CEO of Nestlé Waters Tim Brown responded to previous allegations of flagrant ecological violations with an op-ed in The Sun in which he ardently defended Nestlé Water’s policies. According to Brown the amount of water that Nestlé bottles in California each year is equivalent to “the annual average watering needs of two California golf courses.”
However, considering how much Nestlé is profiting in spite of (or perhaps because of) the drought, these claims and their business actions over the last couple of years can only be described as suspect. The plaintiffs in the lawsuit (The Center for Biological Diversity, the Story of Stuff Project, and the Courage Campaign institute) have actively put pressure on Nestlé and on the U.S. Forest Service by filing this most recent lawsuit.
The plaintiffs in the case assert that Nestlé is withdrawing millions of gallons of freshwater from Strawberry Creek in the San Bernardino Mountains, endangering wildlife and negatively impacting the environment. The failure of the U.S. Forest Service to take swift action and cease Nestlé’s operations in the area without a valid permit has forced the environmental groups to file the lawsuit.
The permit itself expired in 1988 and was granted to Nestlé Water’s predecessor company, Arrowhead Puritas Waters, Inc. The permit is one of a series of permits that are dated as far back as 1930. Nestlé Waters insists that its permit is legal. Jane Lazgin, a spokeswoman for the Nestlé brand, stated that while the U.S. Forest Service is reviewing the permit, Nestlé’s operations would continue “in full force and effect” until a decision has been made.
The lawsuit claims that the Forest Service has broken the law by allowing Nestlé to knowingly continue drawing water from the region without a valid permit. The insinuated reason is monetary gain for both the Forest Service and for Nestlé. The goal of these groups is to have the spigot and water supply turned off so that Nestlé cannot take more water from the national forest until an updated permit has been issued and reviewed.
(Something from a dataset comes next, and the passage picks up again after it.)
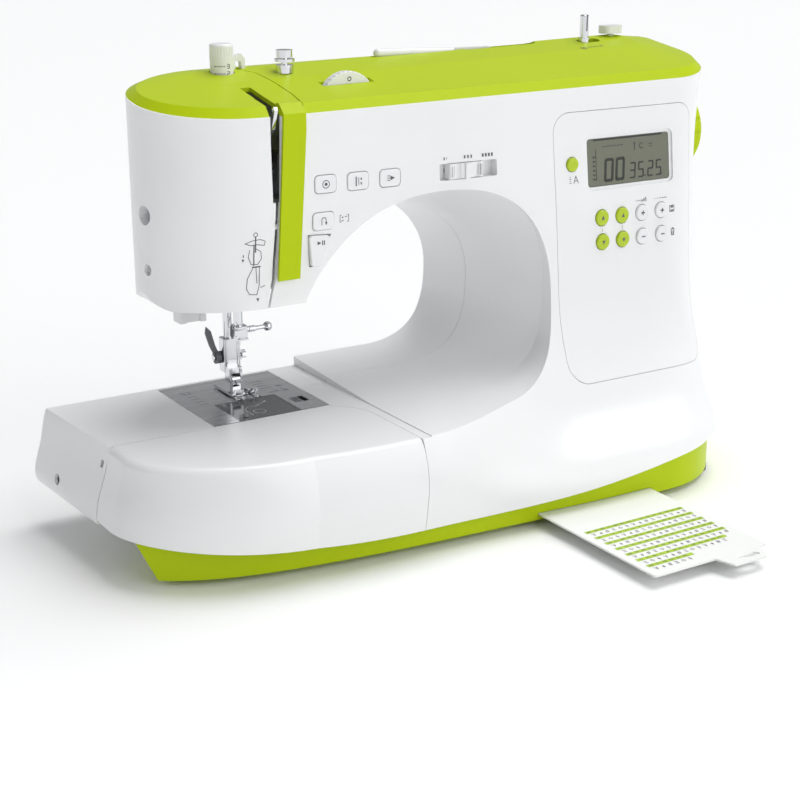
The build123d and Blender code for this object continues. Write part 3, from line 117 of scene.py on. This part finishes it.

While the bureaucratic process slowly begins, the ecosystem of the forest and surrounding areas will continue to experience a lessening of water. Regardless of legality, the moral question persists: Why would any company draw from local resources in a protected national forest during a record-breaking drought?
Be sure to do your part in protecting our valuable resources. Installing a whole house filter and relying on tap water as opposed to bottle water will help curb the business practices of big water at large. Carry refillable bottles with you throughout the day and avoid drinking bottled water unless absolutely necessary.